SET TASK: Quote the lines exactly, starting with the line that contains "makePlinth();" and ending with the line that contains "# the far side.", and leave out all other lines.

-- START OF DATA EXTRACT --

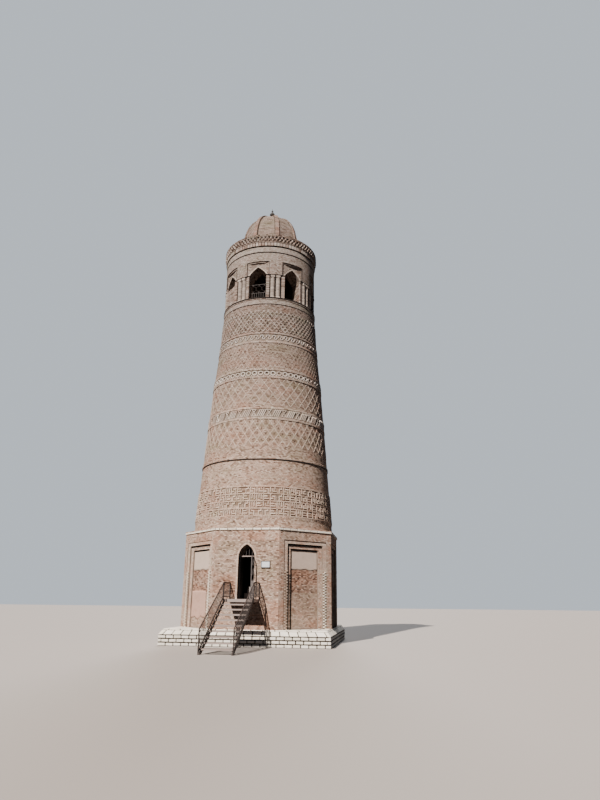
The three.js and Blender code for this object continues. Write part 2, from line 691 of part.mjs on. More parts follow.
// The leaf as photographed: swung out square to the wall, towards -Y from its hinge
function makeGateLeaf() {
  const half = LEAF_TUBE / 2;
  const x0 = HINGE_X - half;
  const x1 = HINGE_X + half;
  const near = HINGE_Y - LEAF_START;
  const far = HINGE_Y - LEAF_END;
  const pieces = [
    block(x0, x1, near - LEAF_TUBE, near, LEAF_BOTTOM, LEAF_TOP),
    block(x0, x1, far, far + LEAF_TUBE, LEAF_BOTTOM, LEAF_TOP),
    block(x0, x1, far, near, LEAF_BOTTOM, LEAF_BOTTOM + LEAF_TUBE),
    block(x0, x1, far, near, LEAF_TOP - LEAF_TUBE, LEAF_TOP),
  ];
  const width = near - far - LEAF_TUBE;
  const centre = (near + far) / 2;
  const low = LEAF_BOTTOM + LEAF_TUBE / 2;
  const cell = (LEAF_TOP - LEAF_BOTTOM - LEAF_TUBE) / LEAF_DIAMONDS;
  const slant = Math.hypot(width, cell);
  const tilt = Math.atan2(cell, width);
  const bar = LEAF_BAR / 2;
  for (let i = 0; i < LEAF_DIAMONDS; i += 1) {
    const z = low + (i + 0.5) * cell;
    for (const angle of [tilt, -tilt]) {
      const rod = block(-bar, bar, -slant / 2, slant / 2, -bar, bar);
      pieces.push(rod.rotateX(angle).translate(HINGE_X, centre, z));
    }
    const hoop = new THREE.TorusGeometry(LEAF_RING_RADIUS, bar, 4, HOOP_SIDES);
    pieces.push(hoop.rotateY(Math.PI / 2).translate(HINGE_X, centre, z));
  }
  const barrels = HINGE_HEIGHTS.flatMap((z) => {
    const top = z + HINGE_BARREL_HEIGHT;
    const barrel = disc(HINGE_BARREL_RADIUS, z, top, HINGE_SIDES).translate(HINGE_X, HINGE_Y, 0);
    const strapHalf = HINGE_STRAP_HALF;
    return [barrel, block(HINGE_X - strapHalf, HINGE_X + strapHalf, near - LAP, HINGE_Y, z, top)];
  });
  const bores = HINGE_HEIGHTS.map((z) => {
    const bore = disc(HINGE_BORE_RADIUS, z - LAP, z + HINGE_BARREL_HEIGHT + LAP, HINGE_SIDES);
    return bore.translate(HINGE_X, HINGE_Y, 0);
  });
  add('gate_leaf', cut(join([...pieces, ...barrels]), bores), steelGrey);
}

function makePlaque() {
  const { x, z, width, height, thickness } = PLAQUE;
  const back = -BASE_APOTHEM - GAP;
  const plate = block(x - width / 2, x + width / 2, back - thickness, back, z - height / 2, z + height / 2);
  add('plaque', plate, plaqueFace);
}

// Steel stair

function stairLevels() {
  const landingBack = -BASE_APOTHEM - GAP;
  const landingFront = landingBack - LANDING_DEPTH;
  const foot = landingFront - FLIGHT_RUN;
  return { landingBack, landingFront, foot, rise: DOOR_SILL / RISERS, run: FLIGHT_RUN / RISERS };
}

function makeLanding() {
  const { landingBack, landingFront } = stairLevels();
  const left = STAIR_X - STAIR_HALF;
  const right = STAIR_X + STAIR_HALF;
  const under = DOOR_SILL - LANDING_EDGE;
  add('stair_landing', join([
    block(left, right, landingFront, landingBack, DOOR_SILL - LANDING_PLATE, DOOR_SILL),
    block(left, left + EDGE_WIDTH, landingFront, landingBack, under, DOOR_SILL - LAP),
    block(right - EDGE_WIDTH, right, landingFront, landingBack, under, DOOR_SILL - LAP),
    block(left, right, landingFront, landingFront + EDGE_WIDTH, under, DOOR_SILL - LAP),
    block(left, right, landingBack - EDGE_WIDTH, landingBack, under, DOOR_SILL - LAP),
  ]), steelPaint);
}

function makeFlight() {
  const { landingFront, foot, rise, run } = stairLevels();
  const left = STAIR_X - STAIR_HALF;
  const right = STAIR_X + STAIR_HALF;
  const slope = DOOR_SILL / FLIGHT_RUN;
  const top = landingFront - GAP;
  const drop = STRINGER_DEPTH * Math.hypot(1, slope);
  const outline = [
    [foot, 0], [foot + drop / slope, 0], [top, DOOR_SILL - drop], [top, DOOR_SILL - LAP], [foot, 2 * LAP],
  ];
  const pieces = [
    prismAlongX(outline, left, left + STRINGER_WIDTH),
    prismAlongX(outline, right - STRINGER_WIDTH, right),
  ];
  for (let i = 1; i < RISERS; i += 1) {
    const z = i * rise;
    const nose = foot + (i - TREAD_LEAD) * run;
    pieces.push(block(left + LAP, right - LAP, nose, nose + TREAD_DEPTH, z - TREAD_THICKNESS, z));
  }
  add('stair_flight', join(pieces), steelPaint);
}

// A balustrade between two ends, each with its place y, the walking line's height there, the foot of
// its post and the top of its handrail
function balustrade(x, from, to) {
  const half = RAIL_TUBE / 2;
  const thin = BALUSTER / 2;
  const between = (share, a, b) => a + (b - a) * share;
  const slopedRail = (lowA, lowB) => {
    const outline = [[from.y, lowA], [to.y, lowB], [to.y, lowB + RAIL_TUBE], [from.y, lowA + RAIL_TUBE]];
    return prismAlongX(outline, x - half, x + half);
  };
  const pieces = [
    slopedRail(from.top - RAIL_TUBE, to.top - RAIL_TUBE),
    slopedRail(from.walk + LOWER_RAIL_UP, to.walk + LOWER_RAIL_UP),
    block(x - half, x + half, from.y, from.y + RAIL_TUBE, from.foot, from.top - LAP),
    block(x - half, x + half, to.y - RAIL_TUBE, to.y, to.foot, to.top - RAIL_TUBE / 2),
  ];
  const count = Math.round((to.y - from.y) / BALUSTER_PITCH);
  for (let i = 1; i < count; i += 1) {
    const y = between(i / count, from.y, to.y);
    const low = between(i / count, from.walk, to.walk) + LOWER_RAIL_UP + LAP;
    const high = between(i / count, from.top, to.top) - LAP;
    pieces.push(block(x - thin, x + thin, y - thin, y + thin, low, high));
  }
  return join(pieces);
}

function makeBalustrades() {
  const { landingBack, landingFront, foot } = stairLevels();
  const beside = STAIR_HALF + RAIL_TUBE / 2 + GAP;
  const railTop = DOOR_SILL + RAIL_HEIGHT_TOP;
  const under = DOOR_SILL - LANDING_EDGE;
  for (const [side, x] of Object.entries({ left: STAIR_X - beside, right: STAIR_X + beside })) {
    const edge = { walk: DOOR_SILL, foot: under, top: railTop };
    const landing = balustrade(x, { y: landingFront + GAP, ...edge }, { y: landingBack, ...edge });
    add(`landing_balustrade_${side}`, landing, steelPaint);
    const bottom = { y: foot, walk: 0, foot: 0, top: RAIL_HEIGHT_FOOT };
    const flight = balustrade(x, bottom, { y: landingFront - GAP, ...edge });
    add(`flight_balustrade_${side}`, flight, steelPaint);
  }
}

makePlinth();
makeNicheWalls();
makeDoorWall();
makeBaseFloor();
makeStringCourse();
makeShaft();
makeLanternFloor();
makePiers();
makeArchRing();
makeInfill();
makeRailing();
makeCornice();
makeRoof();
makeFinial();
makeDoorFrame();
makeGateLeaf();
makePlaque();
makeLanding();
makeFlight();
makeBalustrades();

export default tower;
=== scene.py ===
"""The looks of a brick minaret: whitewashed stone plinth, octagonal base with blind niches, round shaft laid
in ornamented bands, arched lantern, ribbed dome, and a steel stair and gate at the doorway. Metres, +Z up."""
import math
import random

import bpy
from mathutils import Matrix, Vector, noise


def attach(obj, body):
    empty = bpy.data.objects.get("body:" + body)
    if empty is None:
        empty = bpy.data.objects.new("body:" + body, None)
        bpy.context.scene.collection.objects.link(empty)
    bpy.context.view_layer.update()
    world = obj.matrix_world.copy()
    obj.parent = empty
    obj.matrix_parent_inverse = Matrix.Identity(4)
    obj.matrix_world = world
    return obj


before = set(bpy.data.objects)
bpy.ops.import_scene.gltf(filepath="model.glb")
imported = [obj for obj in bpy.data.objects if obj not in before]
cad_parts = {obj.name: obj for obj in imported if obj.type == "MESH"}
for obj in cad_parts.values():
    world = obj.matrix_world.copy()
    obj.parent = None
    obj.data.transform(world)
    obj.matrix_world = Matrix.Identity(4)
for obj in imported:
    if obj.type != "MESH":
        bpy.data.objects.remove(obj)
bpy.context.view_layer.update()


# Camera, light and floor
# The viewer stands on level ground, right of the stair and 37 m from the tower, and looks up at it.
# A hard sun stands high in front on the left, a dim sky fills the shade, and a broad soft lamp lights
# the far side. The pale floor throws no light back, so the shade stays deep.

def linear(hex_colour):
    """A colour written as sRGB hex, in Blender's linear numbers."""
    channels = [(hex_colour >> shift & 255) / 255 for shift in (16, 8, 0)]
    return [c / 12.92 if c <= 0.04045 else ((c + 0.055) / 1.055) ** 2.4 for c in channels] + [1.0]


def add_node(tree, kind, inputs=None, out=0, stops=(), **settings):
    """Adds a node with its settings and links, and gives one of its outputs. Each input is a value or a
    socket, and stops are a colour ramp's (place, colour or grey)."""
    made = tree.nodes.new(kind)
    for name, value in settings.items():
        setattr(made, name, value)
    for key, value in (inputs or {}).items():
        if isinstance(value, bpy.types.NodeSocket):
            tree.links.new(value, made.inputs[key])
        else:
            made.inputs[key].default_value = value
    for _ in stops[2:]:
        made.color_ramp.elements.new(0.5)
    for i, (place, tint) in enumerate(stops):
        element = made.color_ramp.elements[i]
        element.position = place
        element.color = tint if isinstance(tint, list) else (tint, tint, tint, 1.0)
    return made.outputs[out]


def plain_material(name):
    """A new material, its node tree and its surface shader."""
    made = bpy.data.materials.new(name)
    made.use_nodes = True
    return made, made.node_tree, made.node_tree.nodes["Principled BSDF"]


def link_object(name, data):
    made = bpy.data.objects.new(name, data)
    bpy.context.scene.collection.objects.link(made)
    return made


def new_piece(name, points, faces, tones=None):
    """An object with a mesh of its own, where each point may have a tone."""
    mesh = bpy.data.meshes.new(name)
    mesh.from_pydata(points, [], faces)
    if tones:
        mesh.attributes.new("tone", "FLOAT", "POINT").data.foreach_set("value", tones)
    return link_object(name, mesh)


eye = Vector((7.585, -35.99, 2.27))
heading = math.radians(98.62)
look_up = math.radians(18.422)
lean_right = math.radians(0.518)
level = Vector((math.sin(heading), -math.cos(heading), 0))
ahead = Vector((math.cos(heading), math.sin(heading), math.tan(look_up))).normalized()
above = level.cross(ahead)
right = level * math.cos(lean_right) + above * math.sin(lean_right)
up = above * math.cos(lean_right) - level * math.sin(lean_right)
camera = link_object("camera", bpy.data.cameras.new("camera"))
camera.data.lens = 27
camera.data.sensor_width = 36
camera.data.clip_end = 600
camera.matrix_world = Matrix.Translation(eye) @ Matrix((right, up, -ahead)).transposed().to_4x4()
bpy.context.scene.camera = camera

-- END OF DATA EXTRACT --
-- START OF DATA EXTRACT --

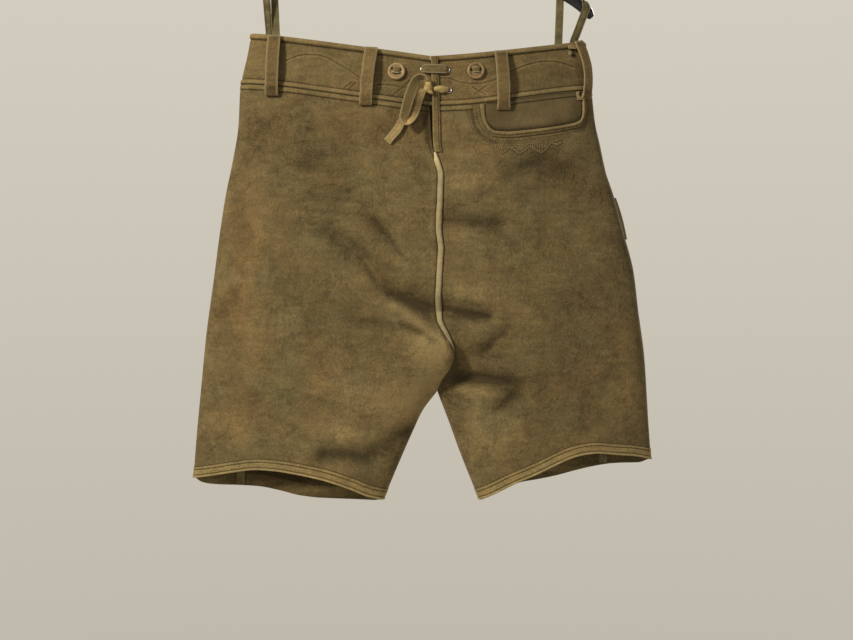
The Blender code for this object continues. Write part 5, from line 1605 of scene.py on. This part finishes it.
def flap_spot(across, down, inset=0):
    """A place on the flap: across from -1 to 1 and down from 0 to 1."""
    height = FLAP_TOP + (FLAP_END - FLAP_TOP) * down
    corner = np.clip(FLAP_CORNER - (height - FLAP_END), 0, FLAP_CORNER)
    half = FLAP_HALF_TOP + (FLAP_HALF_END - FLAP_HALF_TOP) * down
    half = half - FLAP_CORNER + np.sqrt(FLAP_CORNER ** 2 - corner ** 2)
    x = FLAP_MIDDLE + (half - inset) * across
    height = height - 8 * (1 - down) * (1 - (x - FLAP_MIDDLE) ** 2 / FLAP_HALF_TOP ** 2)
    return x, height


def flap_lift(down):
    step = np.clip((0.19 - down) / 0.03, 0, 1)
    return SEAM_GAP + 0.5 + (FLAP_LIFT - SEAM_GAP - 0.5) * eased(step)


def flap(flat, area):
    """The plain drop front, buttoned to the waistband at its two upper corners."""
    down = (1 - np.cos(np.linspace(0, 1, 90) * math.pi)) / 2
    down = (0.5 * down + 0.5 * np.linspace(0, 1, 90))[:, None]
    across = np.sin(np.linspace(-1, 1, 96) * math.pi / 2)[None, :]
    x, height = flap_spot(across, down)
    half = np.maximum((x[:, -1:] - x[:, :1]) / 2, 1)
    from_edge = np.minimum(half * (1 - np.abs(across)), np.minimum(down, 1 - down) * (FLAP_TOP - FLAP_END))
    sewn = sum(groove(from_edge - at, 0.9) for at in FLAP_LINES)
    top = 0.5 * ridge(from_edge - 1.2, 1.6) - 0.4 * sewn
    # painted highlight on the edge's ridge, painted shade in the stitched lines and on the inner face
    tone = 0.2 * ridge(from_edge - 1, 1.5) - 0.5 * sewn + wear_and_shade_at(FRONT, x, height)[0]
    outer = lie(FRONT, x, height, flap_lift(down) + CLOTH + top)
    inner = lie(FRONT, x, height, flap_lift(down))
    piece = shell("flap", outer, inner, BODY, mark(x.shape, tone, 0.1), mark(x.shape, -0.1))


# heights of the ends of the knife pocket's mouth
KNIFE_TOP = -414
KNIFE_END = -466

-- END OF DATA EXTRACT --

RESPONSE TO THE EXERCISE:
makePlinth();
makeNicheWalls();
makeDoorWall();
makeBaseFloor();
makeStringCourse();
makeShaft();
makeLanternFloor();
makePiers();
makeArchRing();
makeInfill();
makeRailing();
makeCornice();
makeRoof();
makeFinial();
makeDoorFrame();
makeGateLeaf();
makePlaque();
makeLanding();
makeFlight();
makeBalustrades();

export default tower;
=== scene.py ===
"""The looks of a brick minaret: whitewashed stone plinth, octagonal base with blind niches, round shaft laid
in ornamented bands, arched lantern, ribbed dome, and a steel stair and gate at the doorway. Metres, +Z up."""
import math
import random

import bpy
from mathutils import Matrix, Vector, noise


def attach(obj, body):
    empty = bpy.data.objects.get("body:" + body)
    if empty is None:
        empty = bpy.data.objects.new("body:" + body, None)
        bpy.context.scene.collection.objects.link(empty)
    bpy.context.view_layer.update()
    world = obj.matrix_world.copy()
    obj.parent = empty
    obj.matrix_parent_inverse = Matrix.Identity(4)
    obj.matrix_world = world
    return obj


before = set(bpy.data.objects)
bpy.ops.import_scene.gltf(filepath="model.glb")
imported = [obj for obj in bpy.data.objects if obj not in before]
cad_parts = {obj.name: obj for obj in imported if obj.type == "MESH"}
for obj in cad_parts.values():
    world = obj.matrix_world.copy()
    obj.parent = None
    obj.data.transform(world)
    obj.matrix_world = Matrix.Identity(4)
for obj in imported:
    if obj.type != "MESH":
        bpy.data.objects.remove(obj)
bpy.context.view_layer.update()


# Camera, light and floor
# The viewer stands on level ground, right of the stair and 37 m from the tower, and looks up at it.
# A hard sun stands high in front on the left, a dim sky fills the shade, and a broad soft lamp lights
# the far side. The pale floor throws no light back, so the shade stays deep.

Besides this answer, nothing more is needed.